Locality Sensitive Hashing

The basic idea of Locality Sensitive Hashing [2] is to map each data point to a b-bit vector (called the hashkey) constructed by applying b independent binary-valued hash functions [math]\displaystyle{ h_1,h_2,...,h_b }[/math] to the data points. The hash functions are designed carefully so that similar data points (in terms of some similarity measure) are mapped to the same hashkey with high probability allowing sublinear retrieval of approximate nearest neighbors to any given data point (query).

A valid hash function [math]\displaystyle{ h }[/math] must satisfy the property

[math]\displaystyle{ Pr[h(x_i)= h(x_j)] = sim(x_i, x_j) }[/math]

where [math]\displaystyle{ sim(x_i, x_j) \in [0,1] }[/math] is the similarity between two the data points [math]\displaystyle{ x_i }[/math] and [math]\displaystyle{ x_j }[/math] in terms of the similarity measure for which the hashing scheme is being designed.

For example consider the cosine similarity: [math]\displaystyle{ sim(x_i, x_j) = \frac{x_i^Tx_j}{||x_i||_2 ||x_j||_2} }[/math].
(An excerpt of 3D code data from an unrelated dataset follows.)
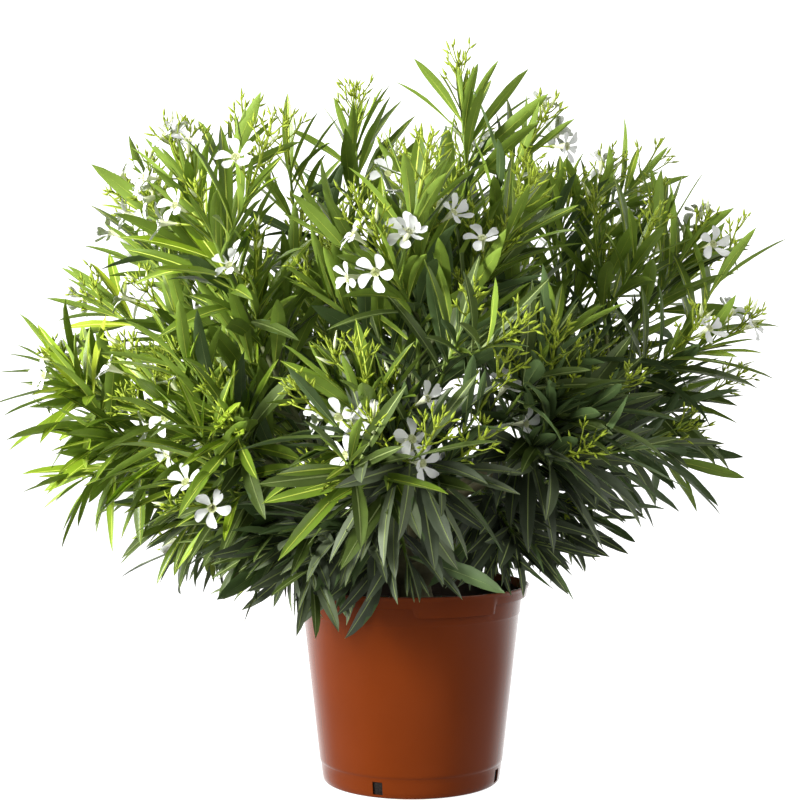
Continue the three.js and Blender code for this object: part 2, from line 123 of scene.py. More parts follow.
# Stems and side shoots
STEM_SAG = {"low": 0.16, "mid": 0.12, "high": 0.05}
SIDE_SHOOTS = 4
SIDE_FIRST = 0.2
SIDE_STEP = 0.16
SIDE_TURN = 137.5
SIDE_DIVERGENCE = 44
SIDE_LIFT = 0.12
SIDE_CURL = 0.08
SIDE_SHARE = 0.68
SIDE_EXTRA = 25
SIDE_SHORTER = [1, 0.75, 0.5]
TURN_JITTER = 24
FOLIAGE_PAST_TIP = 100
FLOWER_RADIUS = 21
FLOWER_NOTCH = 9.5
FLOWER_DEPTH = 54
FLOWER_SPREAD = 42
FLOWER_OUTWARD = 0.8
FLOWER_SEED = 500
ROOT_STEP = 3
SPACE_MARGIN = 2.2
LIMB_MARGIN = 3
POT_MARGIN = 4
BOX_MARGIN = 4

# Finer twigs, which only the visual model has
FINE_PLACES = {"stem": [0.3, 0.5, 0.68, 0.85], "side": [0.4, 0.72]}
FINE_LENGTH = [58, 104]
FINE_SEED = 7000
FINE_DIVERGENCE = [34, 54]
LEAF_SEED = 9000
SPACE_SLACK = 38

# Leaves: a youngest whorl at the shoot's tip, then older and longer ones down it
LEAF_LENGTH = 121
LEAF_SLENDER = {"low": 0.166, "mid": 0.164, "high": 0.152}
FIRST_WHORL = 6.0
FLOWERS_CLEAR = 12.0
BLOOM_CLEARANCE = 17.0
WHORL_STEP = 8.5
WHORL_GROWTH = 2.3
LEAFY = {"stem": 260, "side": 180, "fine": 100}
TWIG_RADII = {"stem": (3.5, 2.1), "side": (2.6, 1.7), "fine": (2.0, 1.4)}
WOODY_SHARE = {"stem": 0.45, "side": 0.25, "fine": 0.0}
OLD_WHORL = 7
SPREAD_YOUNG = 20
SPREAD_OLD = {"low": 74, "mid": 64, "high": 54}
DROOP = {"low": 0.2, "mid": 0.04, "high": -0.14}
LEAF_ROWS = 7
UNDERSIDE_SINK = 0.4
AIRY_FROM = 530
AIRY_TO = 760
AIRY_SHARE = 0.62
YELLOWED_SHARE = 0.025
TWIG_LOW = 198
# How low leaves hang, by how far to the right they are
SKIRT_AT = [-320, -60, 0, 110, 150, 225, 285]
SKIRT_LOW = [222, 198, 234, 236, 226, 262, 304]
# A shoot with fewer leaves than this is left out, and a stem keeps its youngest whorls whole
FEWEST_LEAVES = 4
KEPT_WHORLS = 3
OLD_LOSS = 0.42
OLD_LOSS_FROM = 0.45
# The chance of a flower on a mass's finer twigs
FINE_BLOOM = {
    "left_high": 0.6,
    "front_left_high": 0.65,
    "front_left_mid": 0.3,
    "right_high": 0.3,
    "right_mid": 0.3,
    "front_right_high": 0.15,
    "back_high": 0.15,
    "back_left_high": 0.2,
}

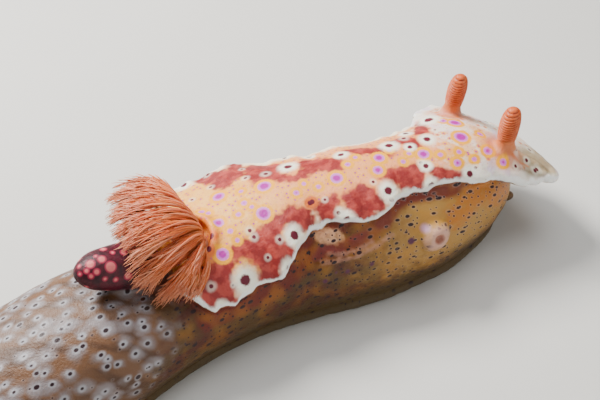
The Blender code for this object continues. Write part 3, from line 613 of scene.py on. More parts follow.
def horn_rings():
    """The horn's outlines, round at its tip."""
    root, way = horn_line()
    axis = way.normalized()
    cap = 1 - HORN_CAP
    rings = []
    close = 1 - cap * np.linspace(0.92, 0, 14) ** 1.8
    for t in np.concatenate([np.linspace(0, HORN_CAP, 12), close]):
        radius = float(curve_through(HORN_RADIUS, t) * round_end((t - HORN_CAP) / cap, 2))
        rings.append(ring_round(root + axis * (way.length * t), axis, max(radius, 0.15), HORN_SIDES))
    return rings


def pocket_rim(sides=POCKET_SIDES, tube=10):
    """The swollen rim of the gill pocket, as the points and faces of a ring of flesh."""
    points, faces = [], []
    up = np.array([0, 0, 1])
    out_by, half_width, half_height = POCKET_LIP
    radius = POCKET_RADIUS + out_by
    for i in range(sides):
        turn = 2 * pi * i / sides
        out = np.array([cos(turn), sin(turn), 0])
        along, across = POCKET_ALONG + radius * cos(turn), radius * sin(turn)
        centre = np.array([along, across, float(mantle_up(along, across)) + 0.05])
        for j in range(tube):
            roll = 2 * pi * j / tube
            points.append(centre + out * half_width * cos(roll) + up * (half_height * sin(roll)))
            k, m = (i + 1) % sides, (j + 1) % tube
            faces.append((i * tube + j, k * tube + j, k * tube + m, i * tube + m))
    return points, faces


def rhinophore_place(side):
    """Where a rhinophore leaves the mantle, and which way it points."""
    across = side * RHINOPHORE_ACROSS
    foot = Vector((RHINOPHORE_ALONG, across, float(mantle_up(RHINOPHORE_ALONG, across))))
    ahead, aside = (radians(angle) for angle in RHINOPHORE_LEAN)
    return foot, Vector((sin(ahead), side * sin(aside), cos(ahead))).normalized()


def papilla_place():
    """The middle of the genital papilla's foot, and the way it points."""
    along, up = PAPILLA
    across = PAPILLA_SUNK - float(curve_through(FLANK_HALF, along))
    return Vector((along, across, up)), Vector(PAPILLA_WAY).normalized()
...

It was shown in [3] that for a vector [math]\displaystyle{ r }[/math] of the same dimension as the original data points and [math]\displaystyle{ r \sim \mathcal{N}(0,\textit{I}) }[/math], that

[math]\displaystyle{ Pr[sign(X_i^Tr) = sign(X_j^Tr)] = 1 - \frac{1}{\pi} cos^{-1} (\frac{x_i^Tx_j}{||x_i||_2 ||x_j||_2}) }[/math]

Based on the result above, the author in [7] proposed the following hashing function for the cosine similarity:

[math]\displaystyle{ h_r(x) = \begin{cases} 1 & r^Tx \ge 0 \\ 0 & \text{otherwise} \end{cases} }[/math] (1)

We can obtain a b-bits vector for each data point [math]\displaystyle{ x }[/math] by applying (1) with b independently sampled vectors [math]\displaystyle{ r_1,r_2, ..., r_b }[/math] from [math]\displaystyle{ \mathcal{N}(0,\textit{I}) }[/math] .

Similarly, different hash functions have been developed in previous work to support other similarity measures (e.g. [math]\displaystyle{ \ell_p }[/math] norm, inner product, and Mahalanobis metric). This paper aims at developing a hashing function that can support arbitrary kernels.